-- TASK DESCRIPTION --
Hand back each line, unchanged, from the top down to the line where "from math import asin, atan2, degrees, tan" sits.

-- COLLECTED MATERIAL --
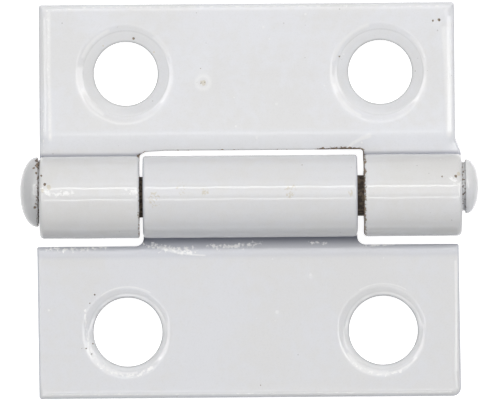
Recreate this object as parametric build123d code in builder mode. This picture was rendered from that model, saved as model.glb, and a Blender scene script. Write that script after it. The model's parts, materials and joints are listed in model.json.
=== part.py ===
from build123d import *
import os
from dataclasses import dataclass
from math import asin, atan2, degrees, tan

# Cabinet butt hinge, one inch long, laid open flat.
# Three pieces: a leaf with two outer knuckles, a leaf with one centre knuckle, and a pin headed at both ends.
# Millimetres. The pin lies along X, and +Z is the front, on which the screw heads sit.
# z = 0 is the plane that both leaves screw down on, and the origin lies on it under the middle of the barrel.

# Pin and sheet
PIN_DIA = 2.45
RUNNING_CLEARANCE = 0.05
SHEET = 1.2

# Step of the sheet towards the barrel's back, which narrows the gap between the closed leaves
STEP_DOWN = 0.4
BEND_R = 0.4

# The rolled sheet's end stops this far above the neck that it closes on
SEAM_GAP = 0.04

# Barrel along X: half its length, the centre knuckle's two ends, and the play beside it
BARREL_END = 12.7
CENTRE_KNUCKLE = (-6.48, 6.42)
LEFT_PLAY = 0.21
RIGHT_PLAY = 0.38
KNUCKLE_EDGE_R = 0.26

# What follows from those sizes
PIN_R = PIN_DIA / 2
BORE_R = PIN_R + RUNNING_CLEARANCE
BARREL_R = BORE_R + SHEET
AXIS_Z = BARREL_R - STEP_DOWN
TAIL_ANGLE = degrees(asin((SEAM_GAP - BORE_R) / BARREL_R))
ROLL_ANGLE = 270 - TAIL_ANGLE
LEFT_KNUCKLE_END = CENTRE_KNUCKLE[0] - LEFT_PLAY
RIGHT_KNUCKLE_END = CENTRE_KNUCKLE[1] + RIGHT_PLAY
UPPER_KNUCKLE_ENDS = (
    (-BARREL_END, -1),
    (LEFT_KNUCKLE_END, 1),
    (RIGHT_KNUCKLE_END, -1),
    (BARREL_END, 1),
)
LOWER_KNUCKLE_ENDS = ((CENTRE_KNUCKLE[0], -1), (CENTRE_KNUCKLE[1], 1))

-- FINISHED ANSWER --
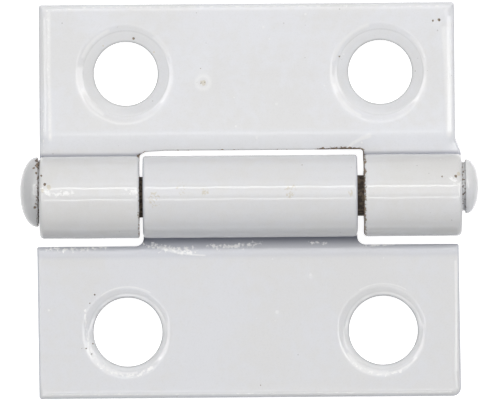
Recreate this object as parametric build123d code in builder mode. This picture was rendered from that model, saved as model.glb, and a Blender scene script. Write that script after it. The model's parts, materials and joints are listed in model.json.
=== part.py ===
from build123d import *
import os
from dataclasses import dataclass
from math import asin, atan2, degrees, tan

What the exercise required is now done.